I could be surrounded by Japanese and Chinese people, but I will still be different from them.

Where am I going with this?

Isn’t this how I should be as a Christian?
That no matter where I am, who I’m with, that there will be something inherently different about who I am because of who I love?
That I could be surrounded by non-believers, yet still stand out in a different way? That my identity and belief sort of sets me apart from the rest of the flock? Not in an elitist, snobby way, but to be slightly different because of what I believe…

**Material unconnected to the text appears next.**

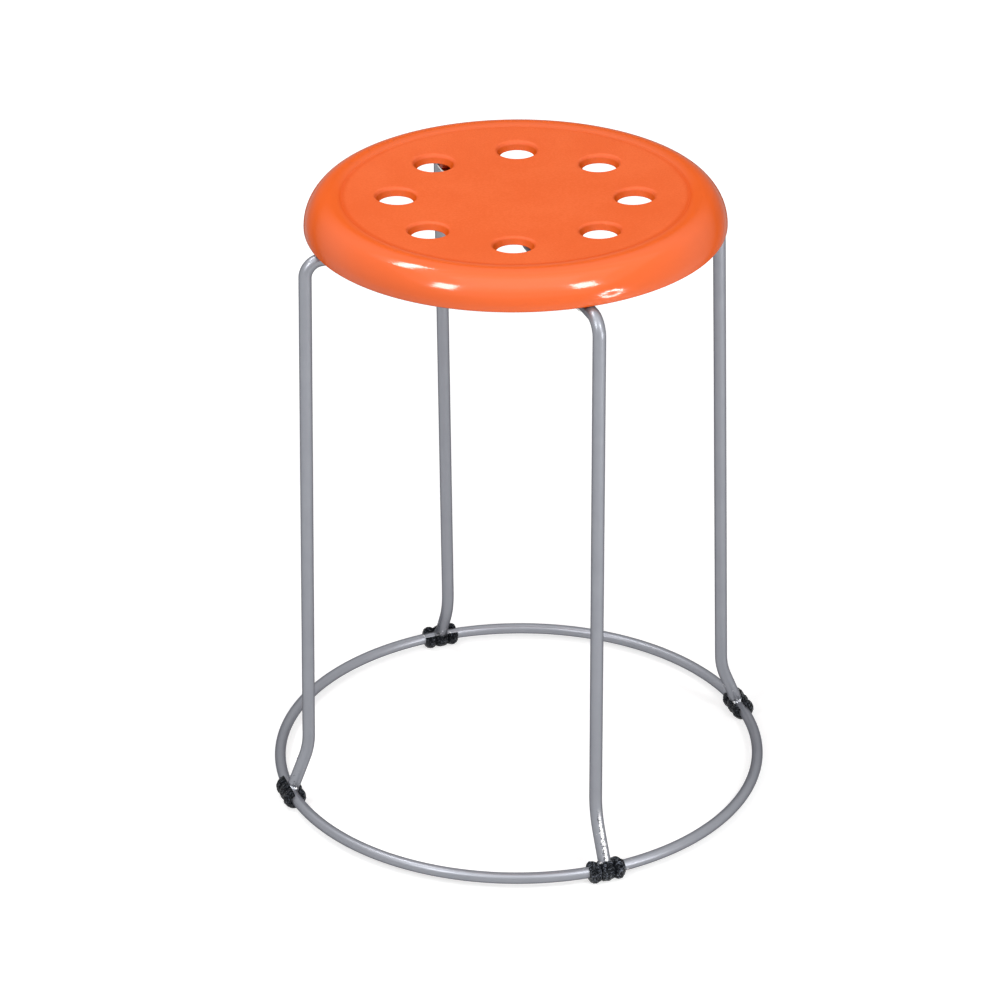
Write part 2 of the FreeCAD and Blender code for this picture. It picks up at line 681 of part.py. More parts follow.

This thought came to me because I don’t really know what a Christian is. We have Koreans who call themselves Christians, yet they go hire Hispanics for minimum wage (sometimes lower) and make them to ridiculous jobs, and if they don’t perform, these so called Christians will use physical force to get their ways. I know those who refer to them as Christians, but only go to church on Sundays, and live however they want the other days. And then we have those Christians that we admire and who earnestly try to live for God’s glory. Yet, all three consider themselves Christians.

Sometimes, I think I’ve conformed to the world to a point where I can’t differentiate myself as a follower of Christ to someone who believes there is no God. I’ve read somewhere (I think Shane Claiborne) that we’ve Christians haven’t really shown the world a different way to live. We live exactly as they do and just sprinkle a little Jesus here and there.

I just feel that I should be different from others, not because of what I say or how I look, but because of how I live. And how I love.
We’re not supposed to be of this world, but that doesn’t mean we should go and isolate ourselves from it, either. And that’s a struggle I seem to face more than I’d like.